Extract the lines between the ones holding "add('hinge_gusset', hingeGusset(), velvet);" and "world = obj.matrix_world.copy()", inclusive, exactly as written and nothing more.

CAD and scene scripts:
•••

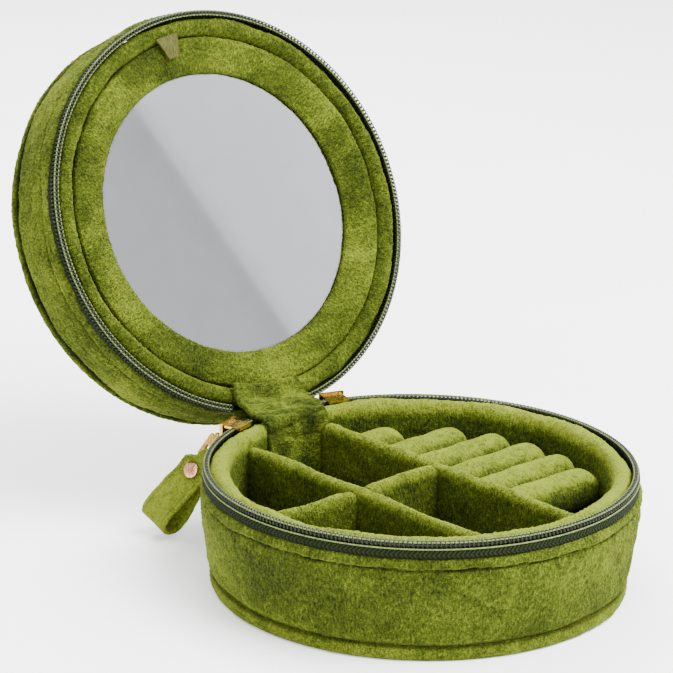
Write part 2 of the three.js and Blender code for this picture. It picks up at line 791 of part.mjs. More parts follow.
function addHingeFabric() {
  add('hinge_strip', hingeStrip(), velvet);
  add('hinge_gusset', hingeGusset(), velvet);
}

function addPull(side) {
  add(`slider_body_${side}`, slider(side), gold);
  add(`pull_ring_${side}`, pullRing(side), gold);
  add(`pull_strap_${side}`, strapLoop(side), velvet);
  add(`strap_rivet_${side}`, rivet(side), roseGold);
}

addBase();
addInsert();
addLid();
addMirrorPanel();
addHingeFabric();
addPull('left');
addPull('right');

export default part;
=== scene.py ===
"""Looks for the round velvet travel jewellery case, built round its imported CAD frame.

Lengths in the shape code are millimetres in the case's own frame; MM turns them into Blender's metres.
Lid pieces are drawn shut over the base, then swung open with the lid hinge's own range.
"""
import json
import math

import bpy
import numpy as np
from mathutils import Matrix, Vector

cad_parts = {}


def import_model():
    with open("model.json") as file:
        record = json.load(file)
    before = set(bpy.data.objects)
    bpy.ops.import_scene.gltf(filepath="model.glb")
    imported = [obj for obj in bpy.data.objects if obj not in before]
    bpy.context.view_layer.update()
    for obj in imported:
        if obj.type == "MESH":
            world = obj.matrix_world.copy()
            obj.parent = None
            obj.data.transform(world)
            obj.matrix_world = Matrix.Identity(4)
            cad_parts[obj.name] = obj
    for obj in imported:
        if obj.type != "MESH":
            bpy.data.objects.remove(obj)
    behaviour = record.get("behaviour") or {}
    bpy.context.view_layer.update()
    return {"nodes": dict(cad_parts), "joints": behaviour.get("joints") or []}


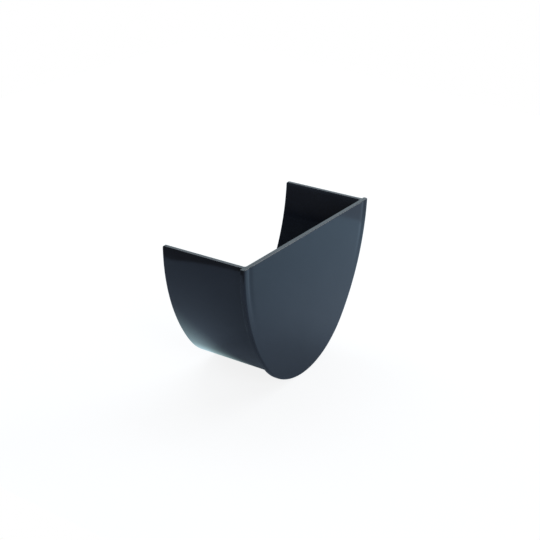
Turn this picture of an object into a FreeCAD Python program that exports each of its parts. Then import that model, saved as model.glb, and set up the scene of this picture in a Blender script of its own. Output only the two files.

•••

--- Exercise answer ---
  add('hinge_gusset', hingeGusset(), velvet);
}

function addPull(side) {
  add(`slider_body_${side}`, slider(side), gold);
  add(`pull_ring_${side}`, pullRing(side), gold);
  add(`pull_strap_${side}`, strapLoop(side), velvet);
  add(`strap_rivet_${side}`, rivet(side), roseGold);
}

addBase();
addInsert();
addLid();
addMirrorPanel();
addHingeFabric();
addPull('left');
addPull('right');

export default part;
=== scene.py ===
"""Looks for the round velvet travel jewellery case, built round its imported CAD frame.

Lengths in the shape code are millimetres in the case's own frame; MM turns them into Blender's metres.
Lid pieces are drawn shut over the base, then swung open with the lid hinge's own range.
"""
import json
import math

import bpy
import numpy as np
from mathutils import Matrix, Vector

cad_parts = {}


def import_model():
    with open("model.json") as file:
        record = json.load(file)
    before = set(bpy.data.objects)
    bpy.ops.import_scene.gltf(filepath="model.glb")
    imported = [obj for obj in bpy.data.objects if obj not in before]
    bpy.context.view_layer.update()
    for obj in imported:
        if obj.type == "MESH":
            world = obj.matrix_world.copy()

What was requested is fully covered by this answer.